Of course, France is not necessarily the benchmark when it comes to premium pricing these days: there are many Napa cabernets that are more expensive than cru classé Bordeaux. Any number of Australian shirazes sell for more in their domestic market than the most expensive current release equivalent from the Northern Rhone. Since the famous “Judgment of Paris” tasting of 1976 (at which California outperformed some of the best French wines) the aura around the top Old World appellations has lost much of its lustre.
There are also several reasons why consumers prefer to drop large sums of money on local collectibles: for many of their guests big ticket home-grown wines carry greater prestige. They recognise the value of the label. Obscure and exotic foreign wines may appeal to the geek-trade but the known rarity of domestic treasures often trumps wines that make cover pictures for the international wine glossies.
Then there’s the question of familiarity of taste: palates brought up on the fuller richer styles of cabernet typical of Stellenbosch and Napa can find the classics from the Medoc a little too insubstantial. They are also more likely to prefer their red wines when they are young, more primary, more textural. The gossamer-and-lace of a middle-aged claret or a pinot noir from Beaune can seem flimsy, fragile and too elusive to justify the price its worldwide status demands.
There are also no absolutes in terms of wine quality: once a wine has been properly made and is free of technical issues (yeast contaminants like brettanomyces, high levels of volatile acidity) most criteria are subjective. One man’s “refined” is another’s “insubstantial”, someone’s “textural” is another’s “clumsy and tannic”. What drives price is less about product intrinsics and more about “brand” perceptions.

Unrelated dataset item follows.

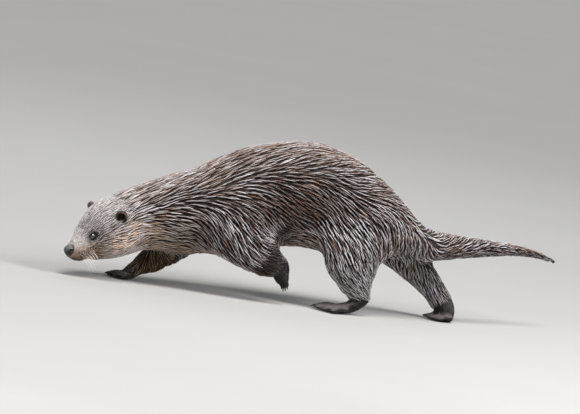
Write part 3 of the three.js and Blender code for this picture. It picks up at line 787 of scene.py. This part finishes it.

“Brand” here means more than simply the name of the estate — and here the Old World used to dominate the territory. In this sense, France, Bordeaux, Burgundy, Champagne were all brands — even before they were narrowed down to Medoc or Vosne-Romanée, and then even more precisely Chateau Lafite Rothschild or Romanée-Conti. Nowadays the brand reputation of the wider geographical entities of the Old World has tarnished. No-one pays a premium for wine from “Bordeaux” or “Macon” though there’s no shortage of buyers for the best vintages of the top properties — especially those that only produce minuscule volumes.
This may help to explain the success of the 2024 guild sale: the auction, and the wines offered on it, all packaged with the guild’s (not the producer’s) labels, has become a brand in its own right. It delivers exclusivity, fashionability and rarity. What else is money there for, after all?